That is the correct string, thanks for doing this. I'm trying to write a bzip2 encoder using SAIS. Currently, with the duplicated input string trick, I seem to be able to generate valid bzip2 files. However, the slowdown due to needing to process 2n the actual input is unfortunate. – DSnet Nov 25 '15 at 11:15
    
@DSnet Yep... my approach is definitely wrong. The problem is that the string rotations need to be sorted in a way where the EOF character is lexicographically smaller than the other characters. My approach without the EOF character doesn't take this into account when it sorts the suffixes, so the sort order is wrong. This causes it to produce the wrong output. I've since updated my Quora answer. I'm wondering--if you're just writing a bzip2 encoder, why do you need to produce the BWT without an EOF character? Why not just do the first approach I suggest? – John Kurlak Nov 25 '15 at 16:18

You need to have EOF character in the string for BWT to work, because otherwise you can't perform the inverse transform to get the original string back. Without EOF, both strings "ba" and "ab" have the same transformed version ("ba"). With EOF, the transforms are different

ab        ba

a b |     a | b
b | a     b a |
| a b     | b a

i.e. ab transforms to "|ab" and ba to "b|a".

EOF is needed for BWT because it marks the point where the character cycle starts.

Re: doing it without the EOF character, according to Wikipedia,

Since any rotation of the input string will lead to the same transformed string, the BWT cannot be inverted without adding an 'EOF' marker to the input or, augmenting the output with information, such as an index, that makes it possible to identify the input string from the class of all of its rotations.
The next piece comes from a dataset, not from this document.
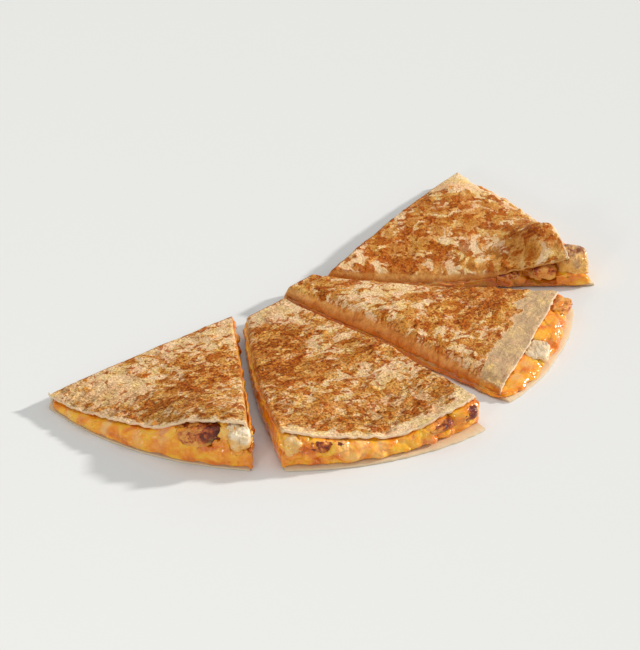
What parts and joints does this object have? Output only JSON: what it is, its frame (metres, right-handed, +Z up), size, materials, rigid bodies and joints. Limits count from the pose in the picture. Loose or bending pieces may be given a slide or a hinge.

There is a bijective version of the transform, by which the transformed string uniquely identifies the original. In this version, every string has a unique inverse of the same length.

The bijective transform is computed by first factoring the input into a non-increasing sequence of Lyndon words; such a factorization exists by the Chen–Fox–Lyndon theorem, and can be found in linear time. Then, the algorithm sorts together all the rotations of all of these words; as in the usual Burrows–Wheeler transform, this produces a sorted sequence of n strings. The transformed string is then obtained by picking the final character of each of these strings in this sorted list.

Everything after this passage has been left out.